A referida conta VBKREZ, gerida e utilizada pelo arguido, possuí privilégios de administração normalmente reservados a administradores e moderadores do site. Através dessa mesma conta surgem publicações que indiciam que o Verified Fórum cobra 5% pela garantia do serviço prestado.
O fórum opera como um garante entre o vendedor e o comprador dos bens ou dos serviços, e constitui um ponto de encontro e troca de experiências através de conversas interligadas entre piratas informáticos. As publicações e a publicidade da venda de cartões e de software malicioso, identificadas no equipamento apreendido pela PJ, “implicam o pagamento de taxas aos respetivos administradores do fórum em criptomoedas”.
Aquando da operação de busca dos inspetores, o suspeito encontrava-se a utilizar computador, com a App Telegram ligada e a conversação a decorrer em russo. Segundo o inquérito, a análise do computador “confirmou, de forma inequívoca, todas as suspeitas que deram origem à investigação”.
Apesar de o fórum funcionar através de servidores de fachada e sistemas operativos localizados fora de Portugal, apurou-se que era administrado remotamente pelo arguido “através de equipamentos eletrónicos acedidos em Portugal, designadamente em Vila Nova de Gaia”.
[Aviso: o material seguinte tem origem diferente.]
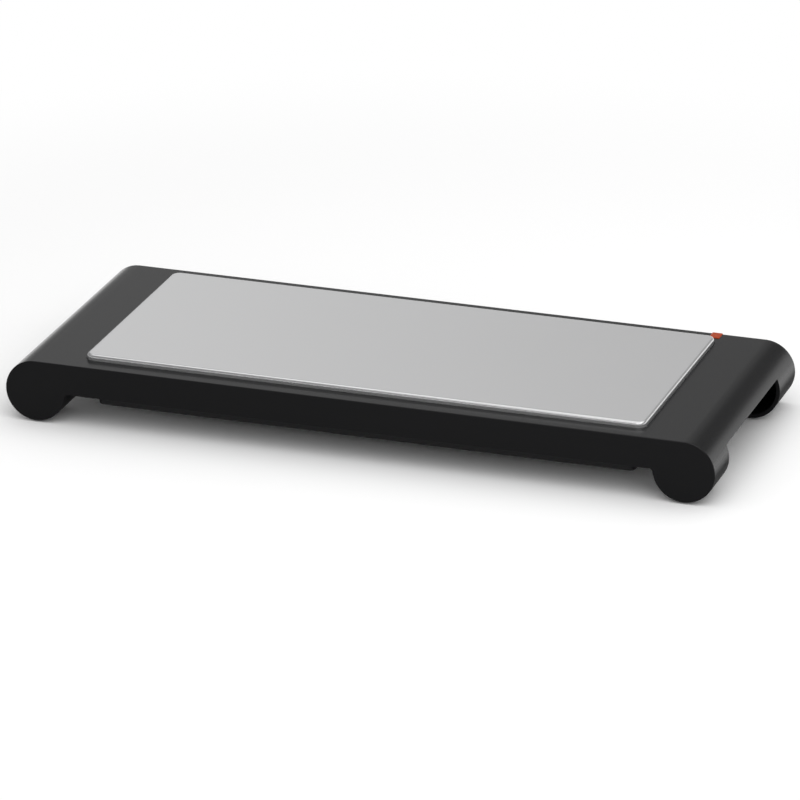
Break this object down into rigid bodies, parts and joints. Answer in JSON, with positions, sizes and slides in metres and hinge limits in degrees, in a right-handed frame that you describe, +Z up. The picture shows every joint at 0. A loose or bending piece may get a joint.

Milhares de euros em moeda e em criptomoeda
A Polícia Judiciária apreendeu um telemóvel da marca Samsung, uma pen USB da marca SanDisk com 128GB de capacidade, um computador fixo sem marca e os respetivos cabos. Os inspetores efetuaram “capturas de ecrã” relativas a “milhares de dados pessoais de diversos cidadãos portugueses”.
O valor pecuniário apreendido ao arguido (em numerário e criptoativos) permite também antecipar que o mesmo retira proventos elevados e periódicos dos ilícitos. Durante a apreensão dos bens do pirata informático, a carteira de criptomoeda “Electrum” possuía o equivalente a cerca de 17 mil euros, além de cerca de 2 mil escondidos na habitação e diversos criptoactivos Ethereum e Bitcoins que totalizavam cerca de 23 mil euros em moeda fiduciária.